The magistrate's position is comparable to that of the head of a family. When old, young, male, or female members of a family suffer hunger, cold, sickness, or misfortune, they will plead for help from the head of the family. The head of the family cannot feel at ease until every member has a full stomach, warm clothes on his back, and good health. Clearly, the responsibilities of the magistrates are, on the one hand, implementing the policies claimed by [the empire's] elder statesmen...from above, and on the other, detecting the hidden worries of the people within their respective jurisdictions with the aim of remedying them.
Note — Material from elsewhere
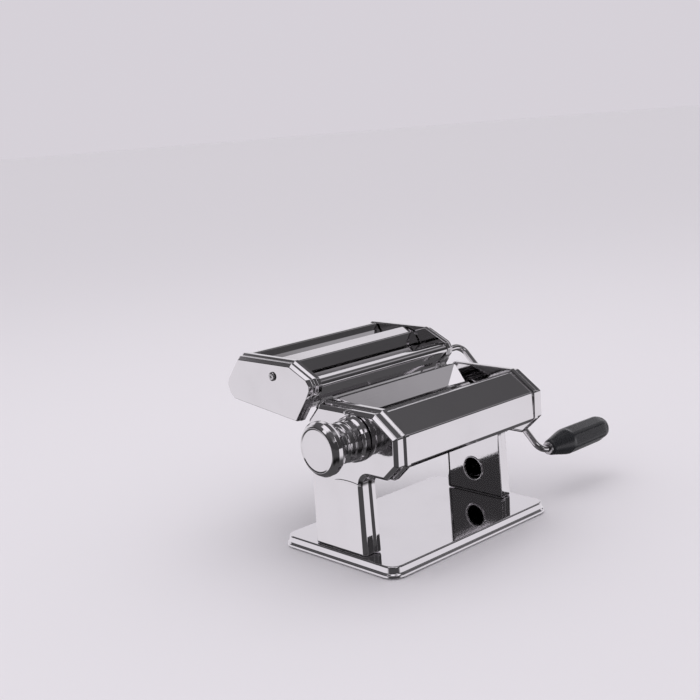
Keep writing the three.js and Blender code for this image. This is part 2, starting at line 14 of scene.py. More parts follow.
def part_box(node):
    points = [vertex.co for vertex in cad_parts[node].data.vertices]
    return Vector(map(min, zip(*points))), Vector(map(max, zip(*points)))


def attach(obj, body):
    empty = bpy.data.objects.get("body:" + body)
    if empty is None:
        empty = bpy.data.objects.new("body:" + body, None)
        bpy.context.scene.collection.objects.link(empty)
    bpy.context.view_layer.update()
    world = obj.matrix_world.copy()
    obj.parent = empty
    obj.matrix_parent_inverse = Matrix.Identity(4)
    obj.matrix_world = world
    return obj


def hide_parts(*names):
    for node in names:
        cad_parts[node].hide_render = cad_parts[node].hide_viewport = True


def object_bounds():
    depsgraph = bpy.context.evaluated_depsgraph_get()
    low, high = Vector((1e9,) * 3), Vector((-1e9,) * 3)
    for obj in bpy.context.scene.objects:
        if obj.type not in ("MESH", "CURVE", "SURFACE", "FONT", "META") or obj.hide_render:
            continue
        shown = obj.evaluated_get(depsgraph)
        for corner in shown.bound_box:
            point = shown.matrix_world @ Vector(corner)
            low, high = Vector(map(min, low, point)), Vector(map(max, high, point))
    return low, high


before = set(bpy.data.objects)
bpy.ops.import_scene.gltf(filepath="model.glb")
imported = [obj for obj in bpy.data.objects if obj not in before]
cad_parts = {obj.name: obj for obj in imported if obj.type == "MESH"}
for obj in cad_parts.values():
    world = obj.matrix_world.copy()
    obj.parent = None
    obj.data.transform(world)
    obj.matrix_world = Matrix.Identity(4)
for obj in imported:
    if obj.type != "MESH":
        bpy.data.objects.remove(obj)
bounds0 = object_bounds()

# ------------------------------
# Studio: a wide pale floor that meets a sky of its own colour, with soft lamps overhead and on the left.
# What the polished faces see is set apart in the sky: a bright table that stops short of the viewer, a
# bright backdrop behind, a dark room all round, and a few bright windows.

low, high = (np.array(corner) for corner in bounds0)
machine_middle = (low + high) / 2

camera_azimuth = math.radians(-45.7)
camera_elevation = math.radians(15.2)
camera_distance = 1.017
camera_roll = math.radians(-4.5)
camera_lens = 58.9
aim_offset = np.array([-0.0275, 0.052, 0.0655])   # puts the machine low and right in the frame


def direction(azimuth, elevation):
    """Unit vector from the machine to a viewer: (sin a cos e, -cos a cos e, sin e)."""
    return np.array([math.sin(azimuth) * math.cos(elevation),
                     -math.cos(azimuth) * math.cos(elevation), math.sin(elevation)])


def looking(position, target, roll=0.0):
    """Matrix that puts a camera or lamp at a position with its -Z towards the target, then rolled."""
    back = np.asarray(position) - np.asarray(target)
    back /= np.linalg.norm(back)
    right = np.cross((0.0, 0.0, 1.0), back)
    right /= np.linalg.norm(right)
    up = np.cross(back, right)
    turned = np.eye(4)
    turned[:3, 0] = math.cos(roll) * right + math.sin(roll) * up
    turned[:3, 1] = math.cos(roll) * up - math.sin(roll) * right
    turned[:3, 2] = back
    turned[:3, 3] = position
    return Matrix(turned.tolist())


def add_object(name, data):
    """A new object at the origin, linked to the scene."""
    thing = bpy.data.objects.new(name, data)
    bpy.context.scene.collection.objects.link(thing)
    return thing


camera_data = bpy.data.cameras.new("camera")
camera_data.lens = camera_lens
camera_data.sensor_width = 36.0
camera_data.clip_start = 0.01
camera_data.clip_end = 50.0
camera = add_object("camera", camera_data)
camera_place = machine_middle + camera_distance * direction(camera_azimuth, camera_elevation)
camera.matrix_world = looking(camera_place, machine_middle + aim_offset, camera_roll)
bpy.context.scene.camera = camera
bpy.context.scene.view_settings.view_transform = "Standard"


def new_material(name):
    """A node material with a Principled shader: returns the material, its tree and the shader."""
    material = bpy.data.materials.new(name)
    material.use_nodes = True
    tree = material.node_tree
    tree.nodes.clear()
    shader = tree.nodes.new("ShaderNodeBsdfPrincipled")
    output = tree.nodes.new("ShaderNodeOutputMaterial")
    tree.links.new(shader.outputs["BSDF"], output.inputs["Surface"])
    return material, tree, shader


def add_lamp(name, position, size, power):
    """A rectangular soft lamp aimed at the middle of the machine."""
    data = bpy.data.lights.new(name, "AREA")
    data.shape = "RECTANGLE"
    data.size, data.size_y = size
    data.energy = power
    thing = add_object(name, data)
    thing.visible_glossy = False
    thing.matrix_world = looking(machine_middle + np.array(position), machine_middle)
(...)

How can we say that the responsibilities of the magistrates are not onerous?[1]

[f] Happiness; benevolence RF
Notes
[1] Huang Liu-hung, A Complete Book Concerning Happiness and Benevolence: A Manual for Local Magistrates in Seventeenth-Century China Translated by Djang Chu (Tucson AZ: University of Arizona Press, 1984), 53-55.


Bibliography
Huang Liu-hung. A Complete Book Concerning Happiness and Benevolence: A Manual for Local Magistrates in Seventeenth-Century China Translated by Djang Chu. Tucson AZ: University of Arizona Press, 1984.